━━ RECORDS SHOWN

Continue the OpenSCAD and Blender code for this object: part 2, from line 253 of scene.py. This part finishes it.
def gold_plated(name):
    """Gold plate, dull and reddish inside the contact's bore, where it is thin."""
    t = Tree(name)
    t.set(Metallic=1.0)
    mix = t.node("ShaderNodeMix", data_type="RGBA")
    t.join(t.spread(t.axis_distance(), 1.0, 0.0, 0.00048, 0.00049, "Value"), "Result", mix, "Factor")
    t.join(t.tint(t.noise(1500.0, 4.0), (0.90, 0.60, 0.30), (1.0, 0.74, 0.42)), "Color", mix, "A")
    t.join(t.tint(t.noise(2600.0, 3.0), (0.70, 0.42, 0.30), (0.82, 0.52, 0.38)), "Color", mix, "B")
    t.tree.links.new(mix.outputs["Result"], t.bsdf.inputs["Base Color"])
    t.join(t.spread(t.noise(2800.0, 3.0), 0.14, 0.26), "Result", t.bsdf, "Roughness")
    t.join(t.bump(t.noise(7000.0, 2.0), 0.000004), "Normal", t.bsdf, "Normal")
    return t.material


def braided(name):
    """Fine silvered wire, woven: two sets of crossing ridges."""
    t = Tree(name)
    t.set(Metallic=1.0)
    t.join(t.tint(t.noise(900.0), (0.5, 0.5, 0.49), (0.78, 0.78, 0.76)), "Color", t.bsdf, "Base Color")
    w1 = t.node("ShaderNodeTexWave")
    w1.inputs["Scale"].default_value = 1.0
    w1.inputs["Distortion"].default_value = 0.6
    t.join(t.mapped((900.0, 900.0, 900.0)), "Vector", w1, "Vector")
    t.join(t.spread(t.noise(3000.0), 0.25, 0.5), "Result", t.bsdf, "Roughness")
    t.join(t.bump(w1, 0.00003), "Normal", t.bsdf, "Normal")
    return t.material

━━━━
━━ RECORDS SHOWN

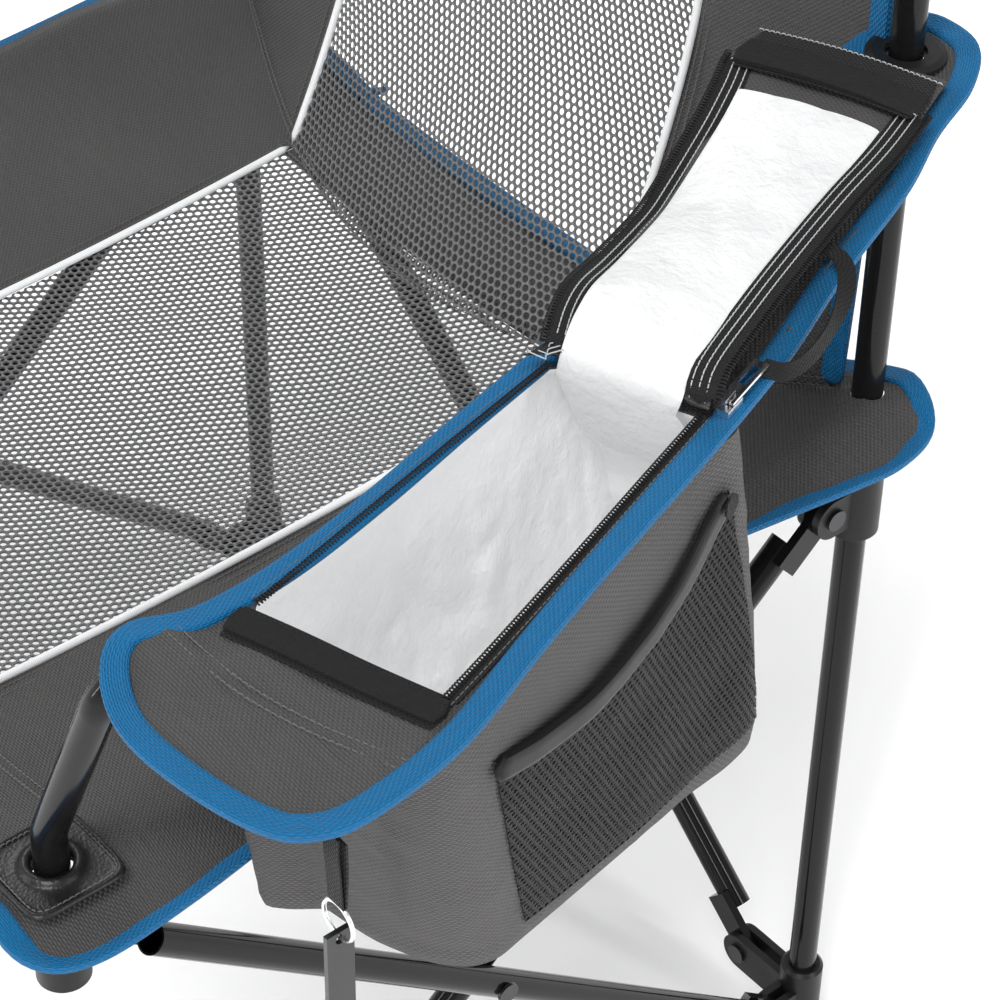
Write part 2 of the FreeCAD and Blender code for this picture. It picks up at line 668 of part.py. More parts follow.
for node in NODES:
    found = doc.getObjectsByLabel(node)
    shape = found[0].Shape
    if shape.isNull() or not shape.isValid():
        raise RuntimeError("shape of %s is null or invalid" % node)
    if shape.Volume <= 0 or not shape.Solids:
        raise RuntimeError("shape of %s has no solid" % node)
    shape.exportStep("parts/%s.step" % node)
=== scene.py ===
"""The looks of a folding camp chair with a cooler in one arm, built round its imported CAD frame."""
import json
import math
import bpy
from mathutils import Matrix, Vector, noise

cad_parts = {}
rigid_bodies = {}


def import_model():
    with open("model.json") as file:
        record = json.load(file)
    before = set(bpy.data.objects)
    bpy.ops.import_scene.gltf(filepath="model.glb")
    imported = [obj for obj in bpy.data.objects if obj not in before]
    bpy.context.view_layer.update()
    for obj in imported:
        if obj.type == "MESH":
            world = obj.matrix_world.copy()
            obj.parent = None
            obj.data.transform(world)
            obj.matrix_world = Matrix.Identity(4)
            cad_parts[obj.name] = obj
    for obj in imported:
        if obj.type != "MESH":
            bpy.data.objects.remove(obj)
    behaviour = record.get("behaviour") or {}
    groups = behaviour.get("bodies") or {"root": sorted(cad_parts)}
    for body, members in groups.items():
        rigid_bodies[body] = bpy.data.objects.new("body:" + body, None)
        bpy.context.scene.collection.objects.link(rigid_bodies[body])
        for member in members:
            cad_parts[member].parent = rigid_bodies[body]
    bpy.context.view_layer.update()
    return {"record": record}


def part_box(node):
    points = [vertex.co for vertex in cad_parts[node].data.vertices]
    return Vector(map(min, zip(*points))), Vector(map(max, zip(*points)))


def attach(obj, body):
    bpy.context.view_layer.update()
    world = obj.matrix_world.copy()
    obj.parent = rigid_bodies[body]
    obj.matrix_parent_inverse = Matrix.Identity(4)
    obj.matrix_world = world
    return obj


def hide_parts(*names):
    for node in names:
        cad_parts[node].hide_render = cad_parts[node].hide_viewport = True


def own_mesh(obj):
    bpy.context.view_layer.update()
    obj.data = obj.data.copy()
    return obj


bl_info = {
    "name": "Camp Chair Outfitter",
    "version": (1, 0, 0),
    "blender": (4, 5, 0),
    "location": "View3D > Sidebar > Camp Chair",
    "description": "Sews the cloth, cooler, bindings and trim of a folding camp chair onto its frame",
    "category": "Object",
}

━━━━

* [GIVEN TASK]
Start at the line with "if shape.Volume <= 0", stop at the line with "obj.data.transform(world)", and return every line in that stretch exactly, those two included.

* [WRITTEN RESPONSE]
    if shape.Volume <= 0 or not shape.Solids:
        raise RuntimeError("shape of %s has no solid" % node)
    shape.exportStep("parts/%s.step" % node)
=== scene.py ===
"""The looks of a folding camp chair with a cooler in one arm, built round its imported CAD frame."""
import json
import math
import bpy
from mathutils import Matrix, Vector, noise

cad_parts = {}
rigid_bodies = {}


def import_model():
    with open("model.json") as file:
        record = json.load(file)
    before = set(bpy.data.objects)
    bpy.ops.import_scene.gltf(filepath="model.glb")
    imported = [obj for obj in bpy.data.objects if obj not in before]
    bpy.context.view_layer.update()
    for obj in imported:
        if obj.type == "MESH":
            world = obj.matrix_world.copy()
            obj.parent = None
            obj.data.transform(world)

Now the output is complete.